The action setpieces are really quite enjoyable too – never over-serious, not in the slightest bit bloody, but also with enough consequence to have you engaged in what is going on. And you get to see everything you want to see from Zorro – in both of his incarnations – from the use of his whip to snatch rifles out of the arms of his enemies, to the use of his sword to draw the letter ‘Z’ into his enemies. Zorro takes no pleasure in killing, but he takes great pleasure in embarrassing his opponents, and it’s this aspect of his derring-do that has remained endearing over the best part of the Century. That and his Robin Hood-esque take on corrupt rulers and the rights of the common folk, something which is at the core of the narrative here.

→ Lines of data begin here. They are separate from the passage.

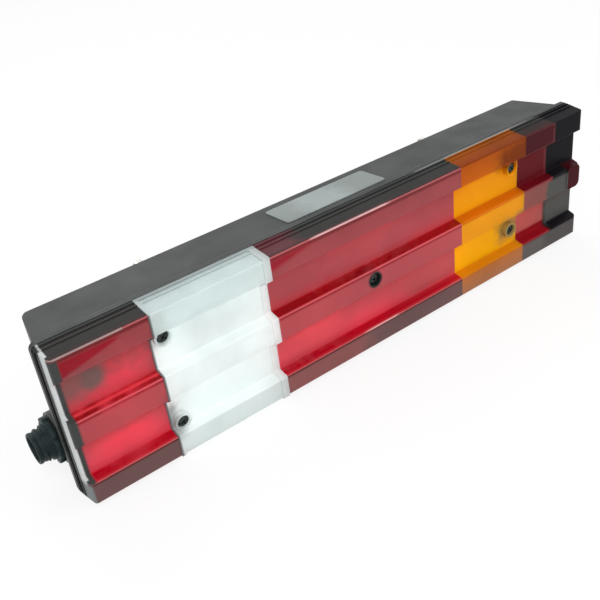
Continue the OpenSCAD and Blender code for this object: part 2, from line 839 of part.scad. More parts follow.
module connector_pins() {
    color([0.8, 0.65, 0.35]) stand() at_pins() translate([0, 0, -pin_root]) {
        straight = pin_root + pin_len - pin_r;
        cylinder(r = pin_r, h = straight);
        translate([0, 0, straight]) cylinder(r1 = pin_r, r2 = pin_r / 2, h = pin_r);
    }
}

module connector_seal() {
    color([0.06, 0.06, 0.06]) stand() at_connector(flange_x)
        ring(conn_flange_r - 3, conn_shank_r + fit, conn_seal_t);
}

module connector_nut() {
    color([0.12, 0.12, 0.12]) stand() at_connector(nut_x) difference() {
        cylinder(r = conn_shank_r + 6, h = ring_nut_t, $fn = 8);
        translate([0, 0, -overcut]) cylinder(r = conn_shank_r + fit, h = ring_nut_t + 2 * overcut);
    }
}

module lens_screws() {
    side_h = 0.6 * head_h;
    top_r = 0.7 * head_r;
    slot_len = 1.2 * head_r;
    slot_w = 1.2;
    color([0.25, 0.27, 0.27]) stand() for (s = SCREWS) {
        under = s.z + washer_t;
        difference() {
            translate([s.x, s.y, under]) {
                cylinder(r = head_r, h = side_h);
                translate([0, 0, side_h]) cylinder(r1 = head_r, r2 = top_r, h = head_h - side_h);
            }
            for (a = [0, 90]) translate([s.x, s.y, under + head_h]) rotate(a)
                cube([slot_len, slot_w, head_h], center = true);
        }
        translate([s.x, s.y, pillar_d - screw_grip]) cylinder(r = shank_r, h = under - pillar_d + screw_grip + sunk);
    }
}

module screw_washers() {
    color([0.05, 0.05, 0.05]) stand() for (s = SCREWS)
        translate([s.x, s.y, s.z]) ring(head_r, shank_r + 0.1, washer_t);
}

module mounting_studs() {
    seat = tub_wall + stud_seat_t;
    stud_tip = 1;
    color([0.7, 0.7, 0.72]) stand() at_studs() {
        translate([0, 0, seat]) stud_hex(0, stud_head_h);
        cylinder(r = stud_neck_r, h = seat);
        translate([0, 0, stud_tip - stud_out]) cylinder(r = stud_r, h = stud_out - stud_tip);
        translate([0, 0, -stud_out]) cylinder(r1 = stud_r - 0.8 * stud_tip, r2 = stud_r, h = stud_tip);
    }
}

module vent_plug() {
    cap_out_r = vent_hole_r + 2.5;
    lip_r = vent_hole_r + 0.6;
    bore_r = vent_hole_r - 1.8;
    cap_h = 1.6;
    lip_h = 1;
    color([0.06, 0.06, 0.06]) stand() on_bottom_vent() {
        cylinder(r = cap_out_r, h = cap_h);
        translate([0, 0, -tub_wall - 2 * sunk]) ring(vent_hole_r - fit, bore_r, tub_wall + 3 * sunk);
        translate([0, 0, -tub_wall - sunk - lip_h]) ring(lip_r, bore_r, lip_h);
    }
}

housing();
lens_tail();
lens_reverse();
lens_stop();
lens_turn();
lens_marker();
lens_gasket();
plate_window();
window_gasket();
reflector_tail();
reflector_reverse();
reflector_stop();
reflector_turn();
reflector_marker();
bulb_holder(TAIL);  // tail_holder
bulb_holder(REVERSE);  // reverse_holder
bulb_holder(STOP);  // stop_holder
bulb_holder(PLATE);  // plate_holder
bulb_holder(FOG);  // fog_holder
bulb_holder(TURN);  // turn_holder
bulb_holder(MARKER);  // marker_holder
bulb_cap(TAIL);  // tail_bulb_cap
bulb_cap(REVERSE);  // reverse_bulb_cap
bulb_cap(STOP);  // stop_bulb_cap
bulb_cap(PLATE);  // plate_bulb_cap
bulb_cap(FOG);  // fog_bulb_cap
bulb_cap(TURN);  // turn_bulb_cap
bulb_cap(MARKER);  // marker_bulb_cap
bulb_glass(TAIL);  // tail_bulb_glass
bulb_glass(REVERSE);  // reverse_bulb_glass
bulb_glass(STOP);  // stop_bulb_glass
bulb_glass(PLATE);  // plate_bulb_glass
bulb_glass(FOG);  // fog_bulb_glass
bulb_glass(TURN);  // turn_bulb_glass
bulb_glass(MARKER);  // marker_bulb_glass
feed_strip(TAIL, 0);  // tail_feed
feed_strip(REVERSE, 1);  // reverse_feed
feed_strip(STOP, 2);  // stop_feed
feed_strip(PLATE, 3);  // plate_feed
feed_strip(FOG, 4);  // fog_feed
feed_strip(TURN, 5);  // turn_feed
feed_strip(MARKER, 6);  // marker_feed
earth_strip();
connector_body();
connector_pins();
connector_seal();
connector_nut();
lens_screws();
screw_washers();
mounting_studs();
vent_plug();
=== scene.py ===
"""Looks of a truck's rear lamp cluster: moulded tub, welded lens in five fields, bulbs and connector.

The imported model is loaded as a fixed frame. Its nodes keep their shapes and get their finishes here,
and the connector, the lens screws, the bulbs and the studs are made again in finer detail.
"""

from __future__ import annotations

import logging
import math
from collections.abc import Mapping, Sequence
from dataclasses import dataclass
from enum import Enum

import bmesh
import bpy
from mathutils import Matrix, Vector

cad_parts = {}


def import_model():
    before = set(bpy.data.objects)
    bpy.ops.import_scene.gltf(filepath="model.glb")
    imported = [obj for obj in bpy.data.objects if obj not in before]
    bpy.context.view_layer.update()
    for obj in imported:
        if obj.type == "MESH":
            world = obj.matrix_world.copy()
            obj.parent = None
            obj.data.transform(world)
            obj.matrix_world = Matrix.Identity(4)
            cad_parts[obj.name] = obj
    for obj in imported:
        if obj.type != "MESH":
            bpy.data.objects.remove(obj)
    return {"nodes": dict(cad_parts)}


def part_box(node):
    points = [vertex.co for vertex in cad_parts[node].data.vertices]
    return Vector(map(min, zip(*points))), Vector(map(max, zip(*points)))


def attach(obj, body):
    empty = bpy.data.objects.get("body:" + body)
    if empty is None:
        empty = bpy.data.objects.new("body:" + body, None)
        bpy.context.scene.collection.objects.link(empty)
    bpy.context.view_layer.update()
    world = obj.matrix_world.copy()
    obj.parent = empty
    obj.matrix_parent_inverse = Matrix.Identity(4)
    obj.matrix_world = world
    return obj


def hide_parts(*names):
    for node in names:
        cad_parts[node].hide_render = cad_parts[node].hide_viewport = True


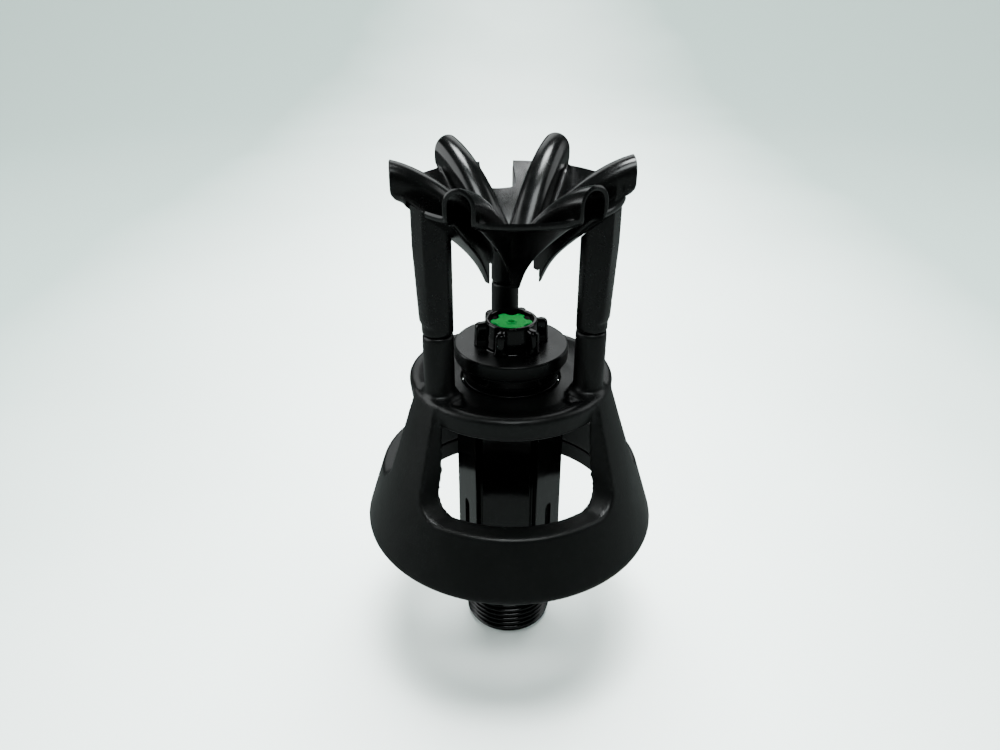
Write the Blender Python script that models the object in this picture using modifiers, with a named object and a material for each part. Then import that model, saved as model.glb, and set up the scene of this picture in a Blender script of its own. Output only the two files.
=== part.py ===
"""Wobbling low-pressure sprinkler with a six-channel deflector on a weighted cage.

Outlines are in millimetres, as (radius, height) points with heights counted from the inlet's threaded end.
The origin is the centre of that end, +Z points at the deflector, and azimuths are counted from -Y towards
+X. Every part is made in metres.
"""

import math

import bmesh
import bpy

MM = 0.001
GAP = 0.3
ROUND_STEPS = 40
SMALL_STEPS = 24

# Driving dimensions, in millimetres and degrees
SKIRT_RADIUS = 42.1
SKIRT_BOTTOM = 40.0
CONE_SLOPE = 0.314
SILL_HEIGHT = 57.5
HUB_BOTTOM = 80.7
HUB_TOP = 87.0
LUG_HALF_WIDTH_TOP = 5.3
LUG_HALF_WIDTH_LOW = 8.0
LUG_CORNER_RADIUS = 7.0
LUG_AZIMUTHS = (-55.0, 65.0, 185.0)
POST_CIRCLE = 22.4
POST_RADIUS = 4.0
SEAM_HEIGHT = 103.8

THREAD_PITCH = 1.814
THREAD_DEPTH = 1.1
THREAD_CREST_RADIUS = 12.95
THREAD_TAPER = 1.0 / 32.0
THREAD_TURNS = 6
INLET_BORE = 8.2
COLLAR_LOW = 14.0
COLLAR_TOP = 24.0
COLLAR_FLAT_RADIUS = 13.2
SPIGOT_TOP = 34.0
SPIGOT_RADIUS = 10.4

COLUMN_FLAT_RADIUS = 13.6
COLUMN_CORNER_AZIMUTH = 26.0
COLUMN_TOP = 78.7
RIB_GROOVE_WIDTH = 2.0
RIB_GROOVE_FLOOR = 13.0
NECK_RADIUS = 8.0
NECK_TOP = 95.0
COLUMN_BORE = 6.0
SOCKET_RADIUS = 6.2
SOCKET_FLOOR = 86.9

PIVOT_HEIGHT = 83.7
RACE_RADIUS = 15.0
BALL_RADIUS = 10.6
BUSHING_RADIUS = 13.0
FLANGE_RADIUS = 15.3
FLANGE_TOP = 95.3

CAP_RADIUS = 6.9
CAP_RIM_RADIUS = 5.9
CAP_TOP = 102.2
WING_RADIUS = 10.0
WING_HALF_WIDTH = 1.3
WING_TOP = 101.3
WING_AZIMUTH = -18.0
ORIFICE_RADIUS = 1.7
LOBE_RADIUS = 5.5
LOBE_VALLEY_RADIUS = 4.4

RIDGE_AZIMUTH = 37.0
RIDGE_OUTER_HALF = 4.0
RIDGE_INNER_HALF = 2.9
RIDGE_LENGTH = 29.5
CREST_END = 144.6
WEB_RIM_RADIUS = 27.2
WEB_RIM_HEIGHT = 135.4
WEB_SLOPE = 0.85
WEB_TIP_RADIUS = 8.2
WEB_TIP_DROP = 4.45
WEB_TIP_REACH = 2.6
SHEET_THICKNESS = 1.2
NOTCHES = ((-55.8, 4.6), (84.5, 4.6), (190.0, 4.6))
NOTCH_START = 20.5
LEG_SLOT_HALF = 2.1


# ---------------------------------------------------------------- helpers

def clear_scene():
    for old in list(bpy.data.objects):
        bpy.data.objects.remove(old, do_unlink=True)


def make_collection(name):
    collection = bpy.data.collections.new(name)
    bpy.context.scene.collection.children.link(collection)
    return collection


def plastic(name, colour, roughness, metallic=0.0):
    material = bpy.data.materials.new(name)
    material.use_nodes = True
    shader = material.node_tree.nodes["Principled BSDF"]
    shader.inputs["Base Color"].default_value = (*colour, 1.0)
    shader.inputs["Roughness"].default_value = roughness
    shader.inputs["Metallic"].default_value = metallic
    return material


def direction(azimuth):
    """Unit vector of an azimuth, counted from -Y towards +X."""
    angle = math.radians(azimuth)
    return (math.sin(angle), -math.cos(angle))


def add_object(name, mesh, group, material=None, base=0.0, parent=None):
    """Put a mesh in a collection with its origin on the main axis, at a base height."""
    piece = bpy.data.objects.new(name, mesh)
    group.objects.link(piece)
    piece.location = (0.0, 0.0, base * MM)
    if parent is not None:
        piece.parent = parent
        piece.location = (0.0, 0.0, base * MM - parent.location.z)
    if material is not None:
        mesh.materials.append(material)
    if group is cutters:
        piece.hide_render = True
        piece.display_type = "WIRE"
    return piece


def turned(name, outline, group, material=None, base=0.0, parent=None, steps=ROUND_STEPS):
    """Turn a closed outline, listed down its outer side and up its inner side, round the Z axis."""
    points = [(radius * MM, 0.0, (height - base) * MM) for radius, height in outline]
    edges = [(i, (i + 1) % len(points)) for i in range(len(points))]
    mesh = bpy.data.meshes.new(name)
    mesh.from_pydata(points, edges, [])
    piece = add_object(name, mesh, group, material, base, parent)
    screw = piece.modifiers.new("turn", "SCREW")
    screw.axis = "Z"
    screw.angle = math.tau
    screw.steps = steps
    screw.render_steps = steps
    screw.use_smooth_shade = True
    screw.merge_threshold = 0.00001
    return piece


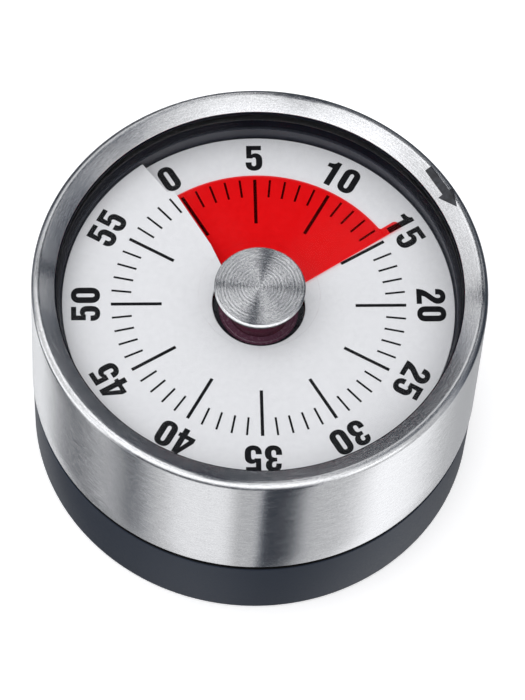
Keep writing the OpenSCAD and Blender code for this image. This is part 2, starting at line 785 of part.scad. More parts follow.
// White dial: a disc cut at 0 and raised into one turn of a screw surface.
module dial_plate() {
    radii = [dial_hole_r, dial_hole_r + slit_taper, film_r + dial_gap, film_r + dial_gap + slit_step, dial_r];
    side = [slit_side_hole, slit_side, slit_side, slit_side_step, slit_side_rim];
    start = [for (i = [0:len(radii) - 1]) -asin(side[i] / radii[i])];
    color("#e4e6ea") helicoid(radii, start, [for (a = start) a + 360], dial_z, dial_t, helix_steps);
}

// Screws that hold the dial carrier on the drum, under the ledge.
module carrier_screws() {
    color("#9a9da1") ring_of(boss_at, boss_dirs) translate([0, 0, floor_top - head_sink]) screw();
}

// ---- Movement frame ----

module plate_holes(z) {
    at(second_at) disc(pivot_r + run_fit, z, plate_t + 2);
    at(third_at) disc(pivot_r + run_fit, z, plate_t + 2);
    at(escape_at) disc(pivot_r + run_fit, z, plate_t + 2);
    at(balance_at) disc(pivot_r + run_fit, z, plate_t + 2);
    ring_of(post_at, pillar_dirs) disc(screw_r + set_fit, z, plate_t + 2);
}

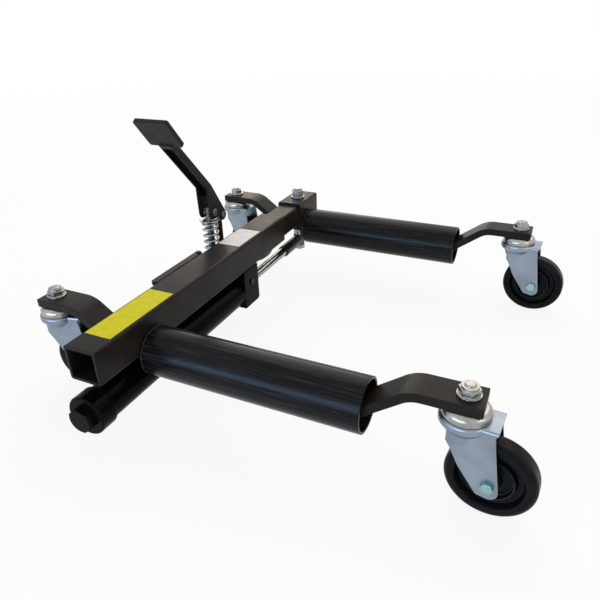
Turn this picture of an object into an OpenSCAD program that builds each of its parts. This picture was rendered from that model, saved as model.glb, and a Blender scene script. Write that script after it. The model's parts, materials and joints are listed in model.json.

The Mask of Zorro remains one of the last quality action adventures, offering up in equal measure family fun, engaging characterisation, entertaining action and witty banter, all combining to create a rip-roaring period masked avenger romp (helped no end by James ‘Gladiator’ Horner’s rousing score). It superbly rebooted a character who had been made legend several times before on the Big Screen, and brought him to modern audiences with panache and charisma. The film would be followed, seven years later, by The Legend of Zorro, also Directed by Campbell and reuniting stars Antonio Banderas and Catherine Zeta-Jones. Unfortunately, with less energy, chemistry and substance (the lack of a dominant presence like Hopkins was noticeable), the magic was largely gone, even if it remained a vapidly entertaining sequel. The Mask of Zorro, however, remains a great, fun, action adventure, grounded in decent performances, an engaging script and some enjoyable set-pieces. Not quite a timeless classic, it has stood the test of time for more than 12 years now, and – to this day – remains supremely entertaining.